The long-term value of that approach is worth considering carefully. A supporter who takes a half-season ticket and enjoys the experience is a significantly more likely full-season ticket buyer the following year than one who attended occasionally and was never offered a structured way to commit further. Half-season tickets are less about the revenue they generate directly and more about the supporter relationships they help build.

Season Tickets Build the Habits That Drive Long-Term Growth

One of the less visible benefits of season tickets is what they do to attendance behaviour over time.

A supporter with a season ticket does not decide each week whether to attend. They have already made that decision for the season. Attendance becomes routine rather than a recurring choice, and routine is one of the most powerful forces in supporter behaviour. The supporter who attends forty matches across a season develops a relationship with the club that a supporter who attends eight cannot replicate, regardless of how engaged they feel in other respects.

That habit creates compounding value. More engaged supporters are more likely to renew, more likely to bring others and more likely to spend across other parts of the club's commercial operation. The investment in making season tickets accessible and easy to buy is not just about the revenue from the ticket itself. It is about the long-term supporter relationship that follows from it.

This is the argument at the centre of why fan retention is the biggest growth opportunity in sport. Keeping an existing supporter engaged and attending is consistently more valuable than acquiring a new one, and season tickets are one of the most effective mechanisms clubs have for driving that retention.

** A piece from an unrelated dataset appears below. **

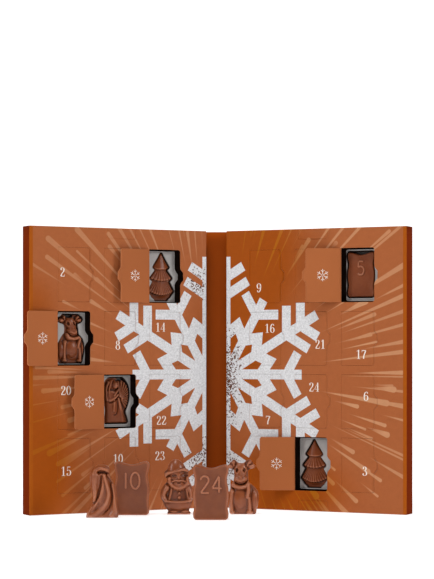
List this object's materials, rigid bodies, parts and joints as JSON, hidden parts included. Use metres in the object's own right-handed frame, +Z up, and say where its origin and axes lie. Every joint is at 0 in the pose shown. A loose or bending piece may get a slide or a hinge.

What the Strongest Campaigns Have in Common

Looking across the clubs generating the strongest season ticket sales, a consistent pattern emerges.

They start building anticipation early, before the launch rather than at it. They lead with identity and belonging rather than price and access. They make the buying process straightforward enough that intent becomes purchase without friction. They offer flexibility that removes financial barriers without reducing overall revenue. And they understand that a season ticket sale is not the end of the relationship with a supporter but the beginning of a deeper one.

The transaction happens at checkout. The decision is usually made long before.

Clubs that invest in the relationship throughout the year tend to find that season ticket campaigns take care of themselves. Clubs that treat the launch as the starting point are making the job considerably harder than it needs to be.